The costs: How to ensure technology adoption
One element that is often missing in enteric CH4 discussions is the cost of implementing mitigation strategies with proven effectiveness, said the reviewers.
“As an example, the current price of wild-harvest, freeze-dried Asparagopsis taxiformis from one source (seaExpert, Feteira, Ilha Do Faial, Portugal) was €167.2/kg (US$176.7/kg), excluding transportation. At a feeding rate of around 0.5% of dietary DM (Stefenoni et al., 2021), inclusion of this seaweed in a dairy cow diet will cost the producer around US$24/d, which is obviously unrealistic.
“It should be noted, however, that this price is expected to rapidly decrease if and when technologies for aquaculture production of Asparagopsis are developed and global supplies increase.”
It is thus safe to assume, they continued, that without revolutionary improvements in technology or government and market interventions (i.e., carbon credits/market or tax), efficacy of a mitigation strategy alone will not be enough to ensure its adoption by the livestock industries.

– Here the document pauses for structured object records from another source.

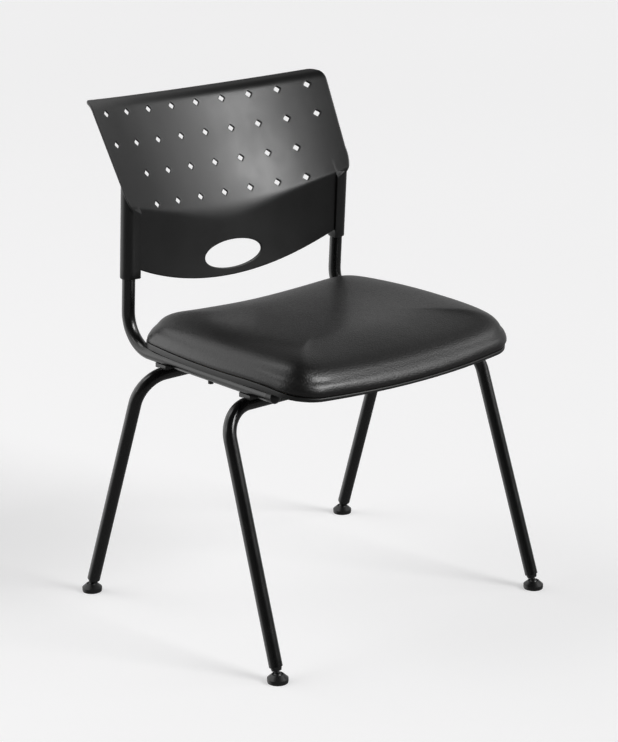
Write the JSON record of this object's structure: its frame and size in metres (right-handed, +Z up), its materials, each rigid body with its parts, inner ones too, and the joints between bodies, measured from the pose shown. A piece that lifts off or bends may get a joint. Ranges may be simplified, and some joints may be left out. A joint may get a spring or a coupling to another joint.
{
  "type": "stacking chair",
  "caption": "Armless stacking chair: bent tube frame, padded black seat, perforated moulded backrest with a hand hole, and tilting disc feet.",
  "frame": {"origin": "on the floor, under the centre of the overall box of the chair", "axes": "+Z up, the chair faces -Y, +X is the seated person's left"},
  "size_m": [0.5584, 0.5454, 0.7653],
  "materials": {
    "frame_paint": "gloss black powder coat",
    "plug_plastic": "fine moulded black plastic",
    "buffer_rubber": "matt black rubber",
    "screw_steel": "black zinc steel screw",
    "zinc_steel": "bright zinc plate",
    "foot_plastic": "satin black plastic",
    "liner_plastic": "dark acetal",
    "sole_plastic": "matt dark wearing disc",
    "shell_plastic": "satin fine-textured black moulding",
    "pan_plastic": "satin black moulding",
    "seat_board_wood": "raw birch plywood",
    "seat_foam": "cut cushion foam",
    "seat_cover": "black coated upholstery with a satin grain"
  },
  "bodies": {
    "chair": {"left_side_tube": "frame_paint", "left_rail_plug": "plug_plastic", "left_stacking_buffer": "buffer_rubber", "left_backrest_screw": "screw_steel", "right_side_tube": "frame_paint", "right_rail_plug": "plug_plastic", "right_stacking_buffer": "buffer_rubber", "right_backrest_screw": "screw_steel", "front_leg_hoop": "frame_paint", "front_left_saddle": "frame_paint", "front_left_foot_insert": "foot_plastic", "front_left_tee_nut": "zinc_steel", "front_left_seat_screw": "zinc_steel", "front_left_washer": "zinc_steel", "front_right_saddle": "frame_paint", "front_right_foot_insert": "foot_plastic", "front_right_tee_nut": "zinc_steel", "front_right_seat_screw": "zinc_steel", "front_right_washer": "zinc_steel", "rear_leg_hoop": "frame_paint", "rear_left_saddle": "frame_paint", "rear_left_foot_insert": "foot_plastic", "rear_left_tee_nut": "zinc_steel", "rear_left_seat_screw": "zinc_steel", "rear_left_washer": "zinc_steel", "rear_right_saddle": "frame_paint", "rear_right_foot_insert": "foot_plastic", "rear_right_tee_nut": "zinc_steel", "rear_right_seat_screw": "zinc_steel", "rear_right_washer": "zinc_steel", "backrest_shell": "shell_plastic", "seat_pan": "pan_plastic", "seat_board": "seat_board_wood", "seat_foam": "seat_foam", "seat_cover": "seat_cover", "pan_screws": "screw_steel"},
    "front_left_liner": {"front_left_foot_liner": "liner_plastic"},
    "front_left_foot": {"front_left_foot_cap": "foot_plastic", "front_left_foot_sole": "sole_plastic"},
    "front_right_liner": {"front_right_foot_liner": "liner_plastic"},
    "front_right_foot": {"front_right_foot_cap": "foot_plastic", "front_right_foot_sole": "sole_plastic"},
    "rear_left_liner": {"rear_left_foot_liner": "liner_plastic"},
    "rear_left_foot": {"rear_left_foot_cap": "foot_plastic", "rear_left_foot_sole": "sole_plastic"},
    "rear_right_liner": {"rear_right_foot_liner": "liner_plastic"},
    "rear_right_foot": {"rear_right_foot_cap": "foot_plastic", "rear_right_foot_sole": "sole_plastic"}
  },
  "joints": [
    {"name": "front_left_foot_pitch", "type": "hinge", "parent": "chair", "child": "front_left_liner", "pos_m": [0.2637, -0.25723, 0.009], "axis": [1, 0, 0], "range_deg": [-8, 8]},
    {"name": "front_left_foot_roll", "type": "hinge", "parent": "front_left_liner", "child": "front_left_foot", "pos_m": [0.2637, -0.25723, 0.009], "axis": [0, 1, 0], "range_deg": [-8, 8]},
    {"name": "front_right_foot_pitch", "type": "hinge", "parent": "chair", "child": "front_right_liner", "pos_m": [-0.2637, -0.25723, 0.009], "axis": [1, 0, 0], "range_deg": [-8, 8]},
    {"name": "front_right_foot_roll", "type": "hinge", "parent": "front_right_liner", "child": "front_right_foot", "pos_m": [-0.2637, -0.25723, 0.009], "axis": [0, 1, 0], "range_deg": [-8, 8]},
    {"name": "rear_left_foot_pitch", "type": "hinge", "parent": "chair", "child": "rear_left_liner", "pos_m": [0.2637, 0.19137, 0.009], "axis": [1, 0, 0], "range_deg": [-8, 8]},
    {"name": "rear_left_foot_roll", "type": "hinge", "parent": "rear_left_liner", "child": "rear_left_foot", "pos_m": [0.2637, 0.19137, 0.009], "axis": [0, 1, 0], "range_deg": [-8, 8]},
    {"name": "rear_right_foot_pitch", "type": "hinge", "parent": "chair", "child": "rear_right_liner", "pos_m": [-0.2637, 0.19137, 0.009], "axis": [1, 0, 0], "range_deg": [-8, 8]},
    {"name": "rear_right_foot_roll", "type": "hinge", "parent": "rear_right_liner", "child": "rear_right_foot", "pos_m": [-0.2637, 0.19137, 0.009], "axis": [0, 1, 0], "range_deg": [-8, 8]}
  ]
}
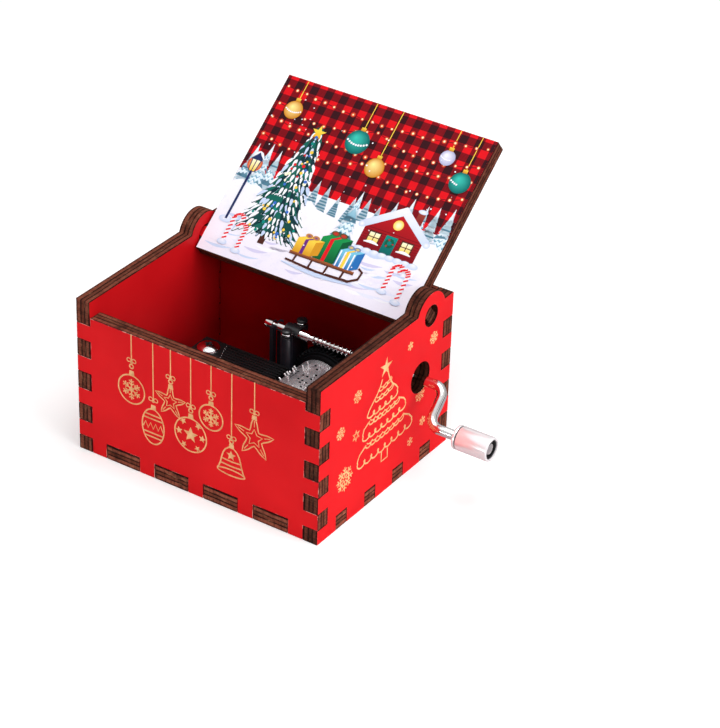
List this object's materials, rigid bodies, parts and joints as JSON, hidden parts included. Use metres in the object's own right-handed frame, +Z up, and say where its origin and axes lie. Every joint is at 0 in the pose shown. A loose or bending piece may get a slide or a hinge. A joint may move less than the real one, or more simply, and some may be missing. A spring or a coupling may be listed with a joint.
{
  "type": "hand-cranked music box",
  "caption": "Small finger-jointed plywood box with a hinged lid and a crank at the side that turns a worm, its wheel and a pinned cylinder under a steel comb.",
  "frame": {"origin": "middle of the box's footprint, on the underside of the bottom panel", "axes": "+X to the right along the front, towards the crank; +Y to the back, towards the hinge; +Z up"},
  "size_m": [0.0873, 0.0757, 0.0644],
  "materials": {
    "painted_plywood": "red paint over laser-cut plywood",
    "black_casting": "black lacquered casting",
    "black_steel": "blackened steel",
    "bright_steel": "bright chrome plate",
    "comb_steel": "dark ground steel",
    "nickel_plated_brass": "nickel plate over brass",
    "black_plastic": "moulded black plastic"
  },
  "bodies": {
    "box": {"front_panel": "painted_plywood", "back_panel": "painted_plywood", "left_panel": "painted_plywood", "right_panel": "painted_plywood", "bottom_panel": "painted_plywood", "bedplate": "black_casting", "front_bearing": "black_casting", "comb": "comb_steel", "comb_screw_rear": "bright_steel", "comb_screw_front": "bright_steel", "bearing_screw": "bright_steel", "left_strap": "black_steel", "right_strap": "black_steel", "strap_screw_left_front": "black_steel", "strap_screw_left_rear": "black_steel", "strap_screw_right_front": "black_steel", "strap_screw_right_rear": "black_steel", "washer_left_front": "bright_steel", "washer_left_rear": "bright_steel", "washer_right_front": "bright_steel", "washer_right_rear": "bright_steel", "mounting_screw_1": "comb_steel", "mounting_screw_2": "comb_steel", "mounting_screw_3": "comb_steel"},
    "lid_board": {"lid": "painted_plywood"},
    "cylinder_group": {"cylinder": "nickel_plated_brass", "cylinder_arbor": "comb_steel", "worm_wheel": "black_plastic"},
    "crank_wire": {"crank": "bright_steel"},
    "knob": {"knob_barrel": "bright_steel", "knob_core": "black_plastic"}
  },
  "joints": [
    {"name": "lid_hinge", "type": "hinge", "parent": "box", "child": "lid_board", "pos_m": [0, 0.0166, 0.0366], "axis": [1, 0, 0], "range_deg": [0, 140.85]},
    {"name": "crank_spin", "type": "hinge", "parent": "box", "child": "crank_wire", "pos_m": [0.008, 0.0132, 0.0222], "axis": [1, 0, 0], "continuous": true},
    {"name": "cylinder_spin", "type": "hinge", "parent": "box", "child": "cylinder_group", "pos_m": [0.008, 0.0132, 0.0127], "axis": [0, 1, 0], "continuous": true},
    {"name": "knob_spin", "type": "hinge", "parent": "crank_wire", "child": "knob", "pos_m": [0.0458, 0.00691, 0.0159], "axis": [1, 0, 0], "continuous": true}
  ],
  "couplings": [
    {"joint": "cylinder_spin", "follows": "crank_spin", "ratio": -0.020833}
  ]
}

In addition, they believe several elements, on the global scale, need to be considered in the various mitigation scenarios, including emissions leakage - increasing livestock emissions in one region as a result of decreased animal production in another, rebound effects - increased demand for animal products as production efficiency increases and production costs decrease - emissions pricing, demand-side effects - including dietary changes - and others (Herrero et al., 2016).
“Therefore, efficacy, although critically important, is only one piece of the complex puzzle of adoption of mitigation strategies for livestock GHG emissions.”